» **Problem statement**
Print all records exactly, leaving nothing out.

» **Input for this task**
────────

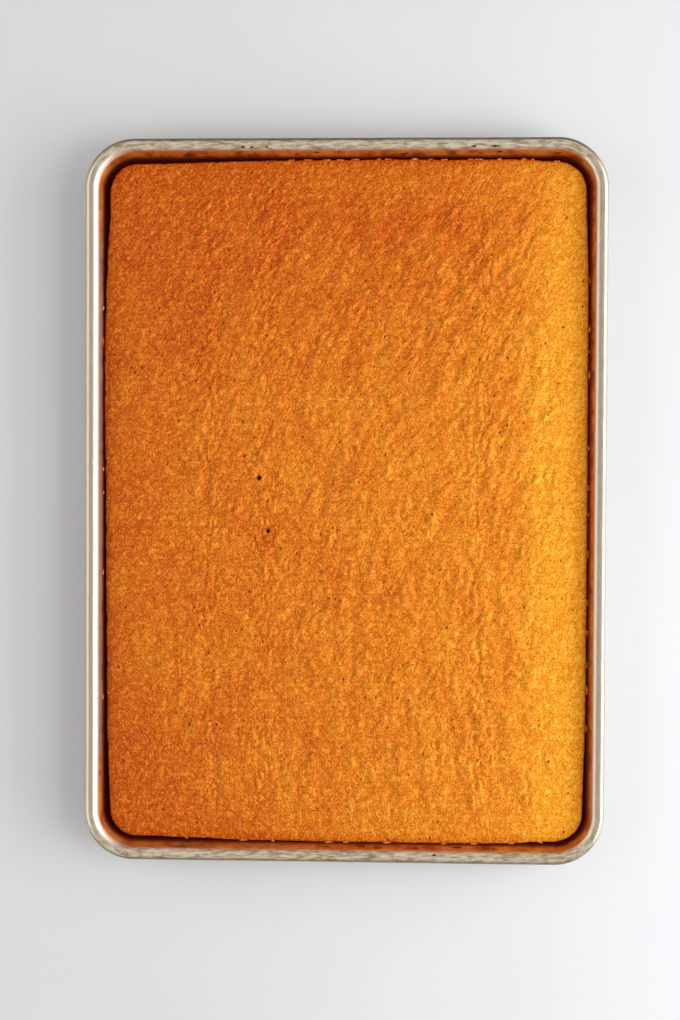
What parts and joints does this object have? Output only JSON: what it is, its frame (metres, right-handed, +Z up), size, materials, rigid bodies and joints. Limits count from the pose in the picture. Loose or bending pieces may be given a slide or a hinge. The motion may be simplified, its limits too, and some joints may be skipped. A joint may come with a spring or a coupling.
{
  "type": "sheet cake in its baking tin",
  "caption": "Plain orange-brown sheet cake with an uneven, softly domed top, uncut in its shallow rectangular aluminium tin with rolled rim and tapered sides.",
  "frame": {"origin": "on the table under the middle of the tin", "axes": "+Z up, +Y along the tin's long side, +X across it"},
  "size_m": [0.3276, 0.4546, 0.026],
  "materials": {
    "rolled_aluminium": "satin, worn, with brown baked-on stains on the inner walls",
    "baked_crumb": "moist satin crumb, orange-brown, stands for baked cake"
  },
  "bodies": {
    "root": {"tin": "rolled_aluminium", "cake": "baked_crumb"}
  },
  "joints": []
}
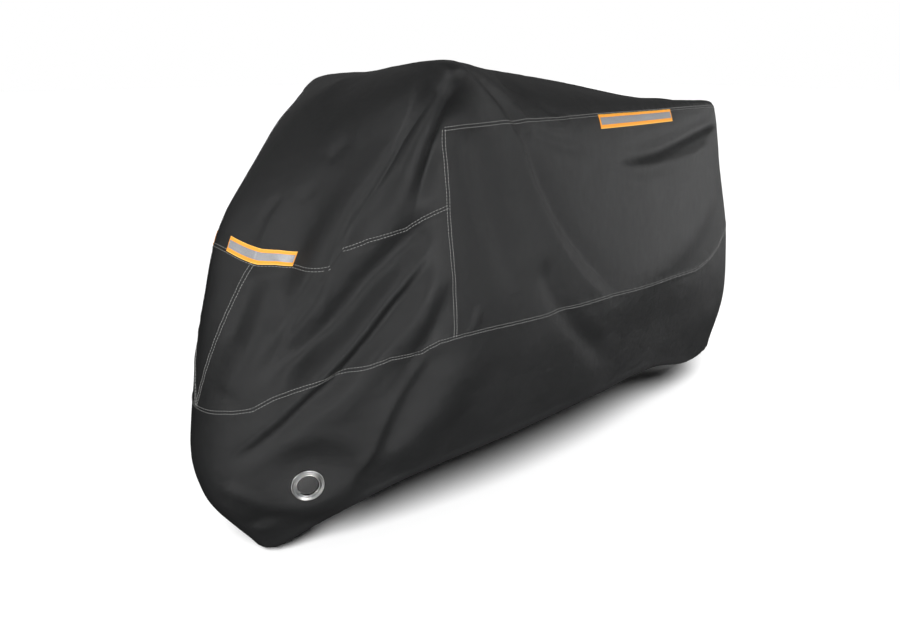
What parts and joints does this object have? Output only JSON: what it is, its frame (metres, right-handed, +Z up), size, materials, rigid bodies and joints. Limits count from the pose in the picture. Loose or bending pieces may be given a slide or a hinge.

────────

» **In response**
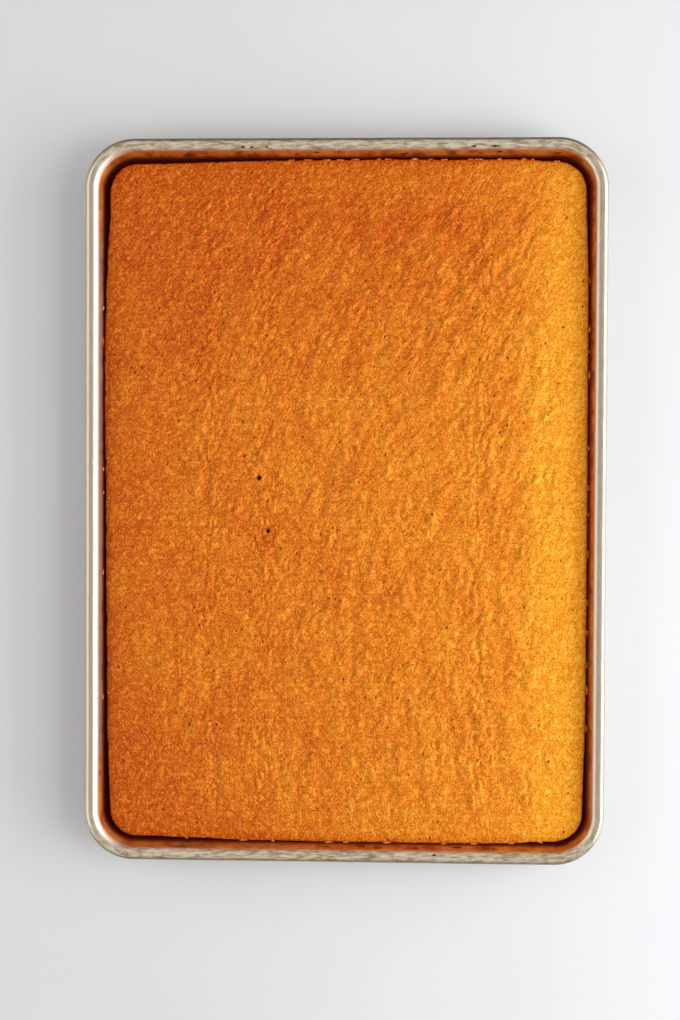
What parts and joints does this object have? Output only JSON: what it is, its frame (metres, right-handed, +Z up), size, materials, rigid bodies and joints. Limits count from the pose in the picture. Loose or bending pieces may be given a slide or a hinge. The motion may be simplified, its limits too, and some joints may be skipped. A joint may come with a spring or a coupling.
{
  "type": "sheet cake in its baking tin",
  "caption": "Plain orange-brown sheet cake with an uneven, softly domed top, uncut in its shallow rectangular aluminium tin with rolled rim and tapered sides.",
  "frame": {"origin": "on the table under the middle of the tin", "axes": "+Z up, +Y along the tin's long side, +X across it"},
  "size_m": [0.3276, 0.4546, 0.026],
  "materials": {
    "rolled_aluminium": "satin, worn, with brown baked-on stains on the inner walls",
    "baked_crumb": "moist satin crumb, orange-brown, stands for baked cake"
  },
  "bodies": {
    "root": {"tin": "rolled_aluminium", "cake": "baked_crumb"}
  },
  "joints": []
}
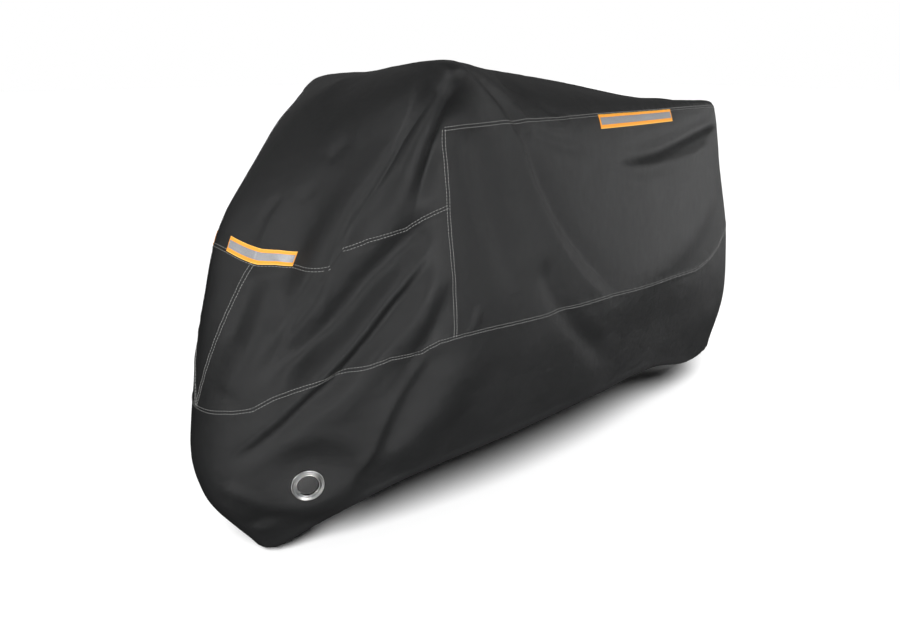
What parts and joints does this object have? Output only JSON: what it is, its frame (metres, right-handed, +Z up), size, materials, rigid bodies and joints. Limits count from the pose in the picture. Loose or bending pieces may be given a slide or a hinge.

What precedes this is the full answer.